LUZ DE ENERO
© Fernando Garrido, enero de 2024
Es tarde de domingo. Tarde despejada, sin nubes. Sobre el Espolón, en Burgos, la cúpula celeste tiene ese color suave, apastelado, de enero.
Dicen, y es muy cierto, que en días soleados la luz de enero es como una delicada caricia epidérmica.
Lo es o lo era, al menos, para fotografiar a quema ropa a pleno sol, sin que el negativo de plata sufriera contrastes al abrir diafragma o bajar obturación.
Es un sol nítido no asolador que ahora, a principios de año, adquiere el grado de incidencia amable y óptimo para la práctica o arte de atrapar una parte concreta de realidad en una caja oscura, usando de la luz que reflejan los cuerpos opacos en su poliédrico existir, en ese estar ahí volumétricos, con luces y sombras, tonos, matices y texturas.
Esa reflexión e incidencia de la luz es condición sine qua non del prodigioso sentido fenoménico de la vista humana.
Como no lo es menos para el noúmeno racional (kantiano), de esa cosa pensada, producto reflexivo impulsado por la inspiración de cuanto contemplamos, con el iris abierto de esa otra caja oscura que es la mente, que identifico ahora con aquella antigua cámara Nikon F4 que, durante tantos años, fue mi traductora e inseparable compañera por tierra, mar y aire.
Ahora, a mi alrededor, en la terraza del Riviera (antes Polisón y antaño Pinedo), apenas tres mesas están ocupadas por algunas personas que, como yo, liban en el girasol del firmamento de ianuarius, Iano, el que abre o cierra idus y calendas.
Del Riviera, la terraza es un delicioso locus amoenus donde, solazado cara al astro, con una taza de café, solo, sin azúcar, el Diario y lectura vespertina, le doy vueltas a cien cuitas y asuntos.
Se me aparecen danzando musas y demonios, presentes y pasados, proyectados ahora desde la íntima conciencia, hacia ese futuro tan próximo como lo es ya la semana que se inicia.
Son las seis de la tarde; un púber puto, su ánade y los cuatro tritones, siempre puntuales, comienzan a surtir de agua la lámina cuadrangular del sutil estanque calizo.
Un perro se acerca, es viejo, no alcanza a beber desde el borde, le pesan las patas y zambulle todas en el líquido elemento que apenas le cubre media cuarta.
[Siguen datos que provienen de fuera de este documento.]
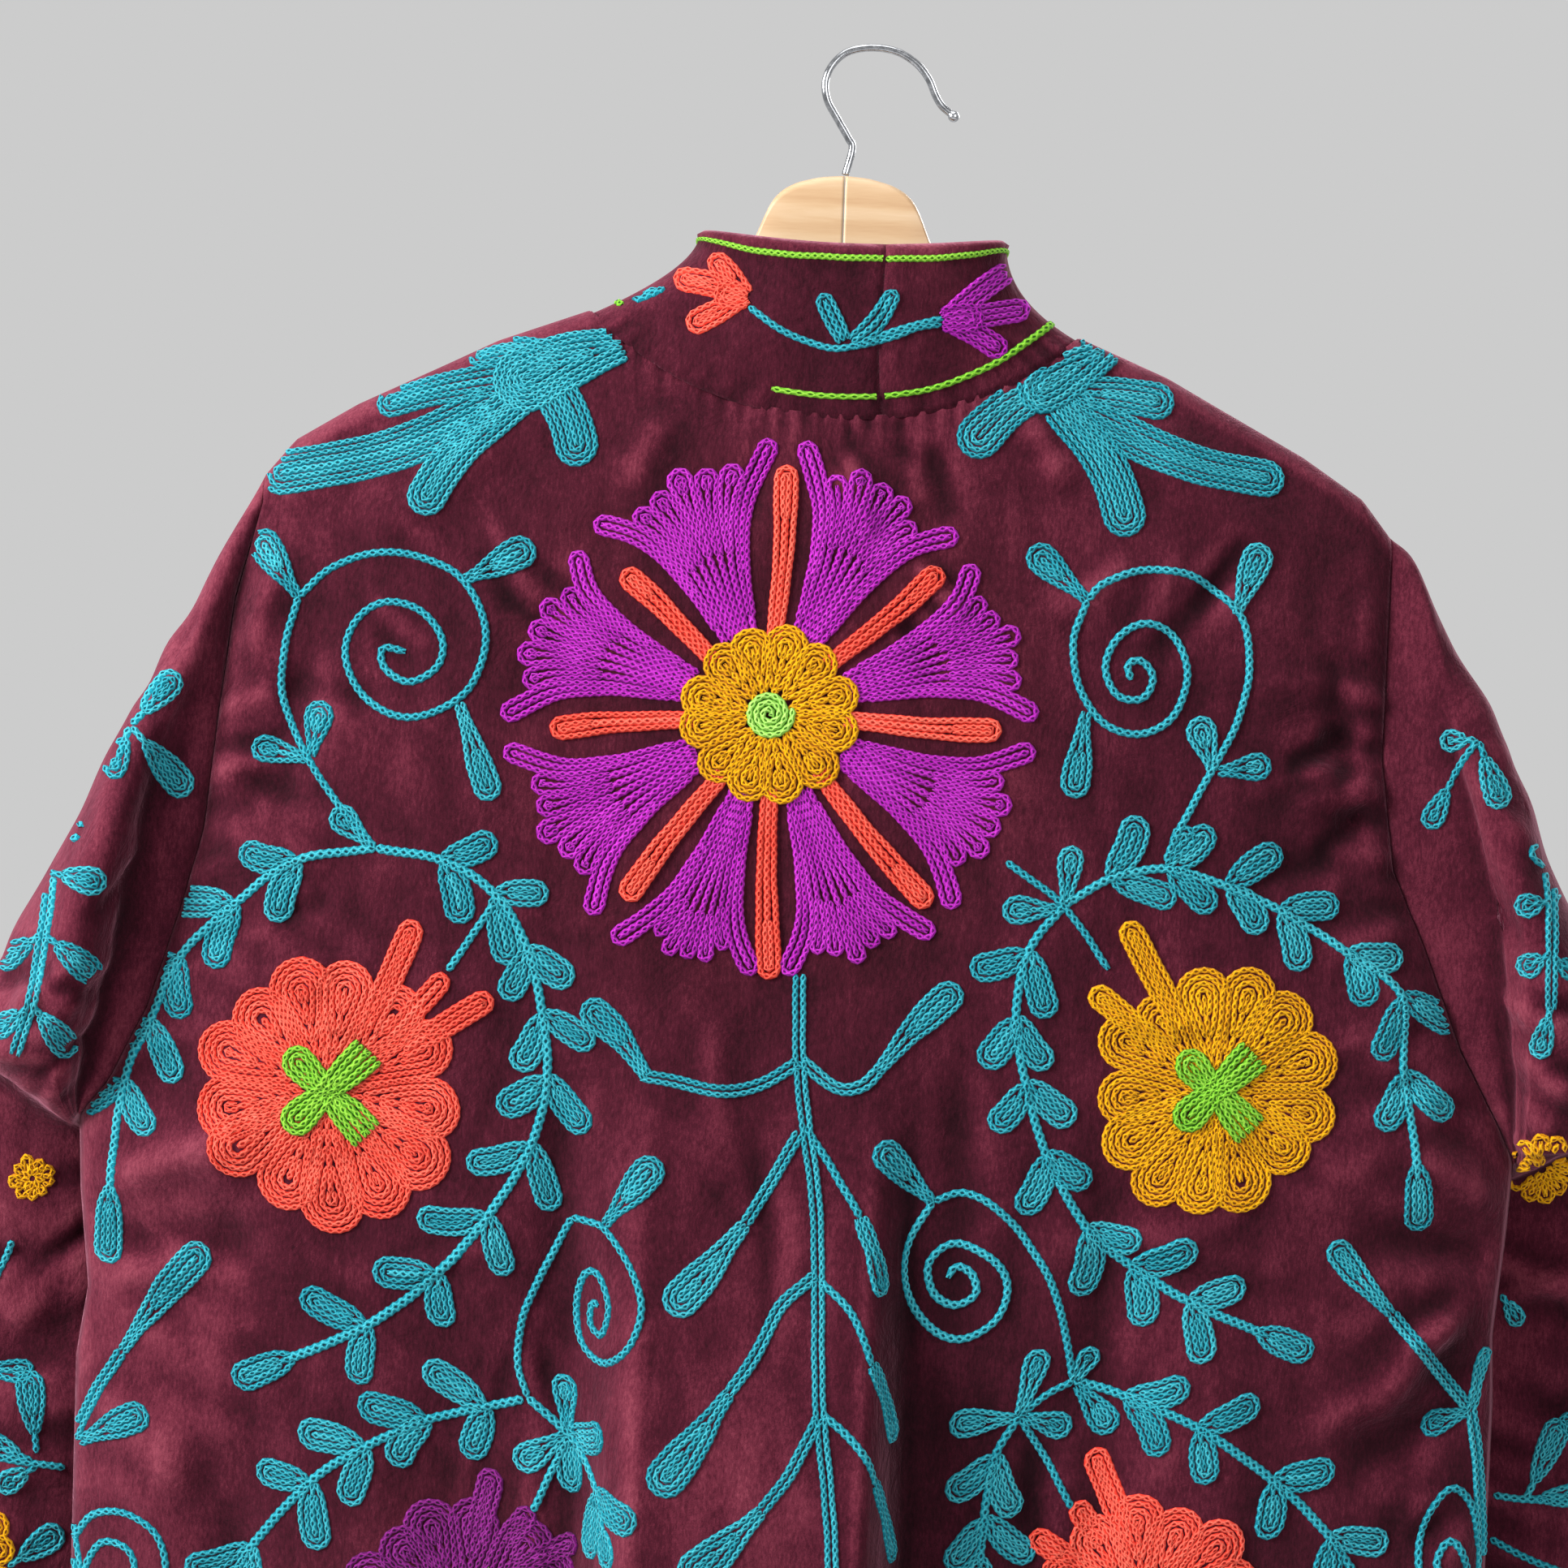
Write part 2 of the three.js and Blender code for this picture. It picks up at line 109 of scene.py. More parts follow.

Un niño lo observa. No se atreve a hacer como él.
Contemplo los bancos de sombra a mi izquierda, y algunos soleados a derecha, todos vacíos, melancólicos.
De frente, por el paseo de losas blancas, custodiado por enhiestos y achaparrados centinelas perennes y caducifolios, algunos bultos abrigados aparecen de lejos como manchas que se mueven, observados por las graves estatuas santas y regias, regalo carolino e ilustrado a la ciudad de Burgos.
Esas manchas crecen, se me acercan y se perfilan concretando formas humanas.
Distingo entonces una figura de alguien conocido. Es una mujer: melena suelta, boticeliana, que camina con sonámbulo garbo y vidriosos los ojos. Tiene nombre y una historia o tal vez no, porque por cervantesca imitación no quiero saber.
Imagino que ella viene hacia la mesa donde contemplo la taza ya vacía, al tiempo que pensativo acaricio un par de libros, el uno abierto, el otro cerrado.
Parece que ella se acerca más y simultáneamente se aleja. Eterno movimiento femenino en un ir y venir melódico de átonas, llanas, agudas y esdrujulas palabras.
Es la sempiterna seducción-fascinación del canto de improbables musas que, estériles, el justiciero viento invernal les lleva. Y porque paja seca de cizañas eran, no resisten un epilogo baldío en la esperanza de que llegue, al fin, huidiza la primavera. Mas, a pesar, siempre llega.
Fue ayer u otros ayeres, tarde de luces y sombras de enero, cosa de bohemios y poco más.